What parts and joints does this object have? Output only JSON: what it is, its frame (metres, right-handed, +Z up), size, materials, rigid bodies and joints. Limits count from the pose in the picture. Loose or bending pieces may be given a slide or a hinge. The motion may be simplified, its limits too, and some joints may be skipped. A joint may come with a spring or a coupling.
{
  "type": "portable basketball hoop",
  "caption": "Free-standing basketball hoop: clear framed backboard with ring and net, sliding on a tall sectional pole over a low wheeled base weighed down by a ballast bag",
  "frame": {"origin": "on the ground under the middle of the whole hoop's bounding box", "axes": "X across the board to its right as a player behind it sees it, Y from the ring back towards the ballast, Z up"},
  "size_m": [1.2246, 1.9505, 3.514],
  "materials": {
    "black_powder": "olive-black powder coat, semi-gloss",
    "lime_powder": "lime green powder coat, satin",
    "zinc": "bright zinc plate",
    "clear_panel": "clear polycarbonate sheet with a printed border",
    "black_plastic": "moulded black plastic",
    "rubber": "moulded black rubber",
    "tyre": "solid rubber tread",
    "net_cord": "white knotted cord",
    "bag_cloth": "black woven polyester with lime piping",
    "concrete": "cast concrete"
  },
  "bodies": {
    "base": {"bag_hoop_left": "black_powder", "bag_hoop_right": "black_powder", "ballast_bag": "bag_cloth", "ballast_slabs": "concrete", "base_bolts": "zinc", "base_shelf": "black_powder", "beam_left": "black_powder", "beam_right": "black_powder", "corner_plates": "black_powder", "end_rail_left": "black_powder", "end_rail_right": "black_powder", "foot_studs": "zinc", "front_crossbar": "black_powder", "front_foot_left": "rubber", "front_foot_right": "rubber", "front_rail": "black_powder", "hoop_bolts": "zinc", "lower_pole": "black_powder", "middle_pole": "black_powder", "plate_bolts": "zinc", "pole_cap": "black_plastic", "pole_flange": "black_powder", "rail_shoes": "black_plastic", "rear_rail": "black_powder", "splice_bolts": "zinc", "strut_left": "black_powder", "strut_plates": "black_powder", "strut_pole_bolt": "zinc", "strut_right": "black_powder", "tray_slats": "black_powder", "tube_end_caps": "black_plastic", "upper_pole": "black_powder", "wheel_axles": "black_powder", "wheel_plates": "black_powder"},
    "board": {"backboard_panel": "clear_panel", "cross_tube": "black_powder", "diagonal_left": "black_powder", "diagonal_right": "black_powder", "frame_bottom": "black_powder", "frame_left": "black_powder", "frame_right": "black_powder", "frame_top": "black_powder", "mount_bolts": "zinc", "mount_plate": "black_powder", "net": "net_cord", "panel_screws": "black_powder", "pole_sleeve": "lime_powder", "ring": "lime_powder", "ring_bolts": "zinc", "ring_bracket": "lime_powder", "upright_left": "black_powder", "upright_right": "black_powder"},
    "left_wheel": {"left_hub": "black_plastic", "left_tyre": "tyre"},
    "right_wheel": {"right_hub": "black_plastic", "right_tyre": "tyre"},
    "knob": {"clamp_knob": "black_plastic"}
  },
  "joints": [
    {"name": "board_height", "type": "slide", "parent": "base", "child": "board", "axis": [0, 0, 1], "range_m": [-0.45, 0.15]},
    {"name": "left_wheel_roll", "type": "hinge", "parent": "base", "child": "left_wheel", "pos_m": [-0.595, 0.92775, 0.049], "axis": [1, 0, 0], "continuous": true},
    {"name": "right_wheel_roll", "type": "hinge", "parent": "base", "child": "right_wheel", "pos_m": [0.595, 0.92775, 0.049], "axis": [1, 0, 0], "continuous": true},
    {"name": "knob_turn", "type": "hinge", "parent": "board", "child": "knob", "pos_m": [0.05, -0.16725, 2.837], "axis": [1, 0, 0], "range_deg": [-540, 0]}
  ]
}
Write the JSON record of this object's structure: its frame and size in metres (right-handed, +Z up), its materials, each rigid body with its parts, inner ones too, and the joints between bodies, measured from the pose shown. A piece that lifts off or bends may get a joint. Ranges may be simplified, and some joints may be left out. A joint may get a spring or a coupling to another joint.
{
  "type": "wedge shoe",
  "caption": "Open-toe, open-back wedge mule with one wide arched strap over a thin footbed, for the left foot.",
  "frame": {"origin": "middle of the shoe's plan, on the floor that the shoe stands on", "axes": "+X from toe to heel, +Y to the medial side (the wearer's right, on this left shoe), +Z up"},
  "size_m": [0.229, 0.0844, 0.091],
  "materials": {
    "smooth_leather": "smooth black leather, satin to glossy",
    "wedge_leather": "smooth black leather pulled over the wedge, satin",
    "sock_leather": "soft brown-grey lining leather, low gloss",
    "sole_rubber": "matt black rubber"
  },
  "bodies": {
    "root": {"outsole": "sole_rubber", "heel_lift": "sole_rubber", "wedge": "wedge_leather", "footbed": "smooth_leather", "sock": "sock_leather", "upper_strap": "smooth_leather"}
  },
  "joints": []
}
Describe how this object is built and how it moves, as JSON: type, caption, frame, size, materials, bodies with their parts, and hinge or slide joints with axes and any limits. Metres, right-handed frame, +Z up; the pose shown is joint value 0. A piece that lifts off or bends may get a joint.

-*-*-

PROBLEM DESCRIPTION » Extract, word for word, each line of the listing above.

SOLUTION TO THE PROBLEM »
What parts and joints does this object have? Output only JSON: what it is, its frame (metres, right-handed, +Z up), size, materials, rigid bodies and joints. Limits count from the pose in the picture. Loose or bending pieces may be given a slide or a hinge. The motion may be simplified, its limits too, and some joints may be skipped. A joint may come with a spring or a coupling.
{
  "type": "portable basketball hoop",
  "caption": "Free-standing basketball hoop: clear framed backboard with ring and net, sliding on a tall sectional pole over a low wheeled base weighed down by a ballast bag",
  "frame": {"origin": "on the ground under the middle of the whole hoop's bounding box", "axes": "X across the board to its right as a player behind it sees it, Y from the ring back towards the ballast, Z up"},
  "size_m": [1.2246, 1.9505, 3.514],
  "materials": {
    "black_powder": "olive-black powder coat, semi-gloss",
    "lime_powder": "lime green powder coat, satin",
    "zinc": "bright zinc plate",
    "clear_panel": "clear polycarbonate sheet with a printed border",
    "black_plastic": "moulded black plastic",
    "rubber": "moulded black rubber",
    "tyre": "solid rubber tread",
    "net_cord": "white knotted cord",
    "bag_cloth": "black woven polyester with lime piping",
    "concrete": "cast concrete"
  },
  "bodies": {
    "base": {"bag_hoop_left": "black_powder", "bag_hoop_right": "black_powder", "ballast_bag": "bag_cloth", "ballast_slabs": "concrete", "base_bolts": "zinc", "base_shelf": "black_powder", "beam_left": "black_powder", "beam_right": "black_powder", "corner_plates": "black_powder", "end_rail_left": "black_powder", "end_rail_right": "black_powder", "foot_studs": "zinc", "front_crossbar": "black_powder", "front_foot_left": "rubber", "front_foot_right": "rubber", "front_rail": "black_powder", "hoop_bolts": "zinc", "lower_pole": "black_powder", "middle_pole": "black_powder", "plate_bolts": "zinc", "pole_cap": "black_plastic", "pole_flange": "black_powder", "rail_shoes": "black_plastic", "rear_rail": "black_powder", "splice_bolts": "zinc", "strut_left": "black_powder", "strut_plates": "black_powder", "strut_pole_bolt": "zinc", "strut_right": "black_powder", "tray_slats": "black_powder", "tube_end_caps": "black_plastic", "upper_pole": "black_powder", "wheel_axles": "black_powder", "wheel_plates": "black_powder"},
    "board": {"backboard_panel": "clear_panel", "cross_tube": "black_powder", "diagonal_left": "black_powder", "diagonal_right": "black_powder", "frame_bottom": "black_powder", "frame_left": "black_powder", "frame_right": "black_powder", "frame_top": "black_powder", "mount_bolts": "zinc", "mount_plate": "black_powder", "net": "net_cord", "panel_screws": "black_powder", "pole_sleeve": "lime_powder", "ring": "lime_powder", "ring_bolts": "zinc", "ring_bracket": "lime_powder", "upright_left": "black_powder", "upright_right": "black_powder"},
    "left_wheel": {"left_hub": "black_plastic", "left_tyre": "tyre"},
    "right_wheel": {"right_hub": "black_plastic", "right_tyre": "tyre"},
    "knob": {"clamp_knob": "black_plastic"}
  },
  "joints": [
    {"name": "board_height", "type": "slide", "parent": "base", "child": "board", "axis": [0, 0, 1], "range_m": [-0.45, 0.15]},
    {"name": "left_wheel_roll", "type": "hinge", "parent": "base", "child": "left_wheel", "pos_m": [-0.595, 0.92775, 0.049], "axis": [1, 0, 0], "continuous": true},
    {"name": "right_wheel_roll", "type": "hinge", "parent": "base", "child": "right_wheel", "pos_m": [0.595, 0.92775, 0.049], "axis": [1, 0, 0], "continuous": true},
    {"name": "knob_turn", "type": "hinge", "parent": "board", "child": "knob", "pos_m": [0.05, -0.16725, 2.837], "axis": [1, 0, 0], "range_deg": [-540, 0]}
  ]
}
Write the JSON record of this object's structure: its frame and size in metres (right-handed, +Z up), its materials, each rigid body with its parts, inner ones too, and the joints between bodies, measured from the pose shown. A piece that lifts off or bends may get a joint. Ranges may be simplified, and some joints may be left out. A joint may get a spring or a coupling to another joint.
{
  "type": "wedge shoe",
  "caption": "Open-toe, open-back wedge mule with one wide arched strap over a thin footbed, for the left foot.",
  "frame": {"origin": "middle of the shoe's plan, on the floor that the shoe stands on", "axes": "+X from toe to heel, +Y to the medial side (the wearer's right, on this left shoe), +Z up"},
  "size_m": [0.229, 0.0844, 0.091],
  "materials": {
    "smooth_leather": "smooth black leather, satin to glossy",
    "wedge_leather": "smooth black leather pulled over the wedge, satin",
    "sock_leather": "soft brown-grey lining leather, low gloss",
    "sole_rubber": "matt black rubber"
  },
  "bodies": {
    "root": {"outsole": "sole_rubber", "heel_lift": "sole_rubber", "wedge": "wedge_leather", "footbed": "smooth_leather", "sock": "sock_leather", "upper_strap": "smooth_leather"}
  },
  "joints": []
}
Describe how this object is built and how it moves, as JSON: type, caption, frame, size, materials, bodies with their parts, and hinge or slide joints with axes and any limits. Metres, right-handed frame, +Z up; the pose shown is joint value 0. A piece that lifts off or bends may get a joint.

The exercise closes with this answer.